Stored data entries
---

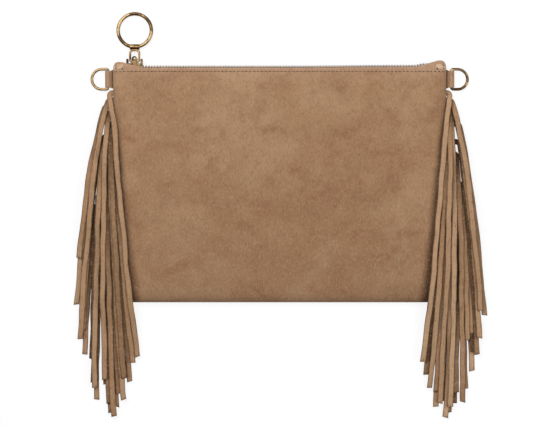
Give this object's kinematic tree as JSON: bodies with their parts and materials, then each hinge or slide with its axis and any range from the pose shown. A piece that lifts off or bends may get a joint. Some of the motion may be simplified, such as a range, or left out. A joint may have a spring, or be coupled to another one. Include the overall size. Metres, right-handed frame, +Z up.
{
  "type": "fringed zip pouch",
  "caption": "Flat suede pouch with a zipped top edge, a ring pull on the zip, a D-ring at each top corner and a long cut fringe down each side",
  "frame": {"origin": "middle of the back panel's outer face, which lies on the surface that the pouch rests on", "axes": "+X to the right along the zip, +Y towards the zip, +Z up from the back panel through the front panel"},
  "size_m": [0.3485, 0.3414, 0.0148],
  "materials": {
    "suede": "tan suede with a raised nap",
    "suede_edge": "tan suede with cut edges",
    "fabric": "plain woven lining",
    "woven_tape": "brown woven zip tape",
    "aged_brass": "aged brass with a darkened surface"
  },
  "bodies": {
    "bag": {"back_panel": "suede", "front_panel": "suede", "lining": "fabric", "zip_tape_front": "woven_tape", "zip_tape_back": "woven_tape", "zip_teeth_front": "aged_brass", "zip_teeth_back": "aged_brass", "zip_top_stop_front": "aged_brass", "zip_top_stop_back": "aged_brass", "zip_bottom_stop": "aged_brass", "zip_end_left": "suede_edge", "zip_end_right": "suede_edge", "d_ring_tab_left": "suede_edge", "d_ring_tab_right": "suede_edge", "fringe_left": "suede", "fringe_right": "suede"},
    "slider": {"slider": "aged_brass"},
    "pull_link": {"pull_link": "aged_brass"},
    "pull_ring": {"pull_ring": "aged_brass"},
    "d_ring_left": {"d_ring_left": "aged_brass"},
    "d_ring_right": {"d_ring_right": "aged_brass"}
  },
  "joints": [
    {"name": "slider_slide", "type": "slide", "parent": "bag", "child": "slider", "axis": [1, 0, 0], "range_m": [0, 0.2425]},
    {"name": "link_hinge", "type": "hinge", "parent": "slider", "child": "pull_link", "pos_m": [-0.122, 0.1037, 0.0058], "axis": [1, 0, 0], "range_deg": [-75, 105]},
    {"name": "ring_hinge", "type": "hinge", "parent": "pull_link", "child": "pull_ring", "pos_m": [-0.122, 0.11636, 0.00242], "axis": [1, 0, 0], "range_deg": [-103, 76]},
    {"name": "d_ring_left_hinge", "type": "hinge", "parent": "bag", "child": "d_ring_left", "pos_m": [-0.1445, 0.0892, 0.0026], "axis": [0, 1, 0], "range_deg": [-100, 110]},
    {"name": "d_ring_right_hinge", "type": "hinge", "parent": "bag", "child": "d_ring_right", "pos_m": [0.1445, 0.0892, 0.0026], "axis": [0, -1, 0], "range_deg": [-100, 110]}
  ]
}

---

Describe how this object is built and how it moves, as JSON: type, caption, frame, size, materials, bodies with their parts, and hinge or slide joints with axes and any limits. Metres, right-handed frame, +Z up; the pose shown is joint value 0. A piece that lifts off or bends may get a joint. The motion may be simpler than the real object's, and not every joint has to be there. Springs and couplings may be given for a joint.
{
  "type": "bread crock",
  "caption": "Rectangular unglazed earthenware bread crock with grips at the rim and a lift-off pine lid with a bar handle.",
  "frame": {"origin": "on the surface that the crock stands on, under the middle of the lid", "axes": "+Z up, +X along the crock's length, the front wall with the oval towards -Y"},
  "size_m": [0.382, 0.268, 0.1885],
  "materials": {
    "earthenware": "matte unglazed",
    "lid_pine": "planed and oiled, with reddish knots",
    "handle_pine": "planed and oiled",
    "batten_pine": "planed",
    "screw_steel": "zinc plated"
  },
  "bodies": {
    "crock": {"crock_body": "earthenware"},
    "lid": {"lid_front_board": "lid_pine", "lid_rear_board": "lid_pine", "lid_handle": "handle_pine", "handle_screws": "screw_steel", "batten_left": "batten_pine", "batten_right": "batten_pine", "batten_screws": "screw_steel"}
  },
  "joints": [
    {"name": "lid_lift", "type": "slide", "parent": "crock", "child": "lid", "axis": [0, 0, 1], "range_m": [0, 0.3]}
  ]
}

---

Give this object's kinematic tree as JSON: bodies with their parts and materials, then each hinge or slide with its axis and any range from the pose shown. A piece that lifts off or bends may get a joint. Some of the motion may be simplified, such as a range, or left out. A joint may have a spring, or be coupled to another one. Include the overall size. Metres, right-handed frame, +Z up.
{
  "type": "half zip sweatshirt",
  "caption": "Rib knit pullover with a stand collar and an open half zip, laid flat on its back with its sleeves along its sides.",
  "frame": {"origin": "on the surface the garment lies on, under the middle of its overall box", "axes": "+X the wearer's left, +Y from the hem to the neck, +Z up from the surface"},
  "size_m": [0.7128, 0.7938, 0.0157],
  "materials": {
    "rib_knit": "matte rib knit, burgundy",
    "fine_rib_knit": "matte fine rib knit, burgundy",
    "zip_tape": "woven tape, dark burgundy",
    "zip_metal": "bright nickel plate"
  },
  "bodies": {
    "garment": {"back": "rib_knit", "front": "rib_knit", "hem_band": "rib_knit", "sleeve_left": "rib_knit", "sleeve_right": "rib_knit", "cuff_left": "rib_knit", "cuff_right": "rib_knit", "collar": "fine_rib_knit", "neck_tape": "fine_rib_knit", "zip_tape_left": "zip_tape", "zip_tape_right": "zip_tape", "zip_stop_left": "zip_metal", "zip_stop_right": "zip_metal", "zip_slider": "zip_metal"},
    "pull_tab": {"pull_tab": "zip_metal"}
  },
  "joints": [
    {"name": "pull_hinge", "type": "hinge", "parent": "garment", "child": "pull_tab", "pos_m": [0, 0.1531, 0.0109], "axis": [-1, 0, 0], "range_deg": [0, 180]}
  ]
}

---

## DIRECTIVE:
Copy all lines from the data that hold the word "caption".

## ANSWER:
  "caption": "Flat suede pouch with a zipped top edge, a ring pull on the zip, a D-ring at each top corner and a long cut fringe down each side",
Describe how this object is built and how it moves, as JSON: type, caption, frame, size, materials, bodies with their parts, and hinge or slide joints with axes and any limits. Metres, right-handed frame, +Z up; the pose shown is joint value 0. A piece that lifts off or bends may get a joint. The motion may be simpler than the real object's, and not every joint has to be there. Springs and couplings may be given for a joint.
  "caption": "Rectangular unglazed earthenware bread crock with grips at the rim and a lift-off pine lid with a bar handle.",
  "caption": "Rib knit pullover with a stand collar and an open half zip, laid flat on its back with its sleeves along its sides.",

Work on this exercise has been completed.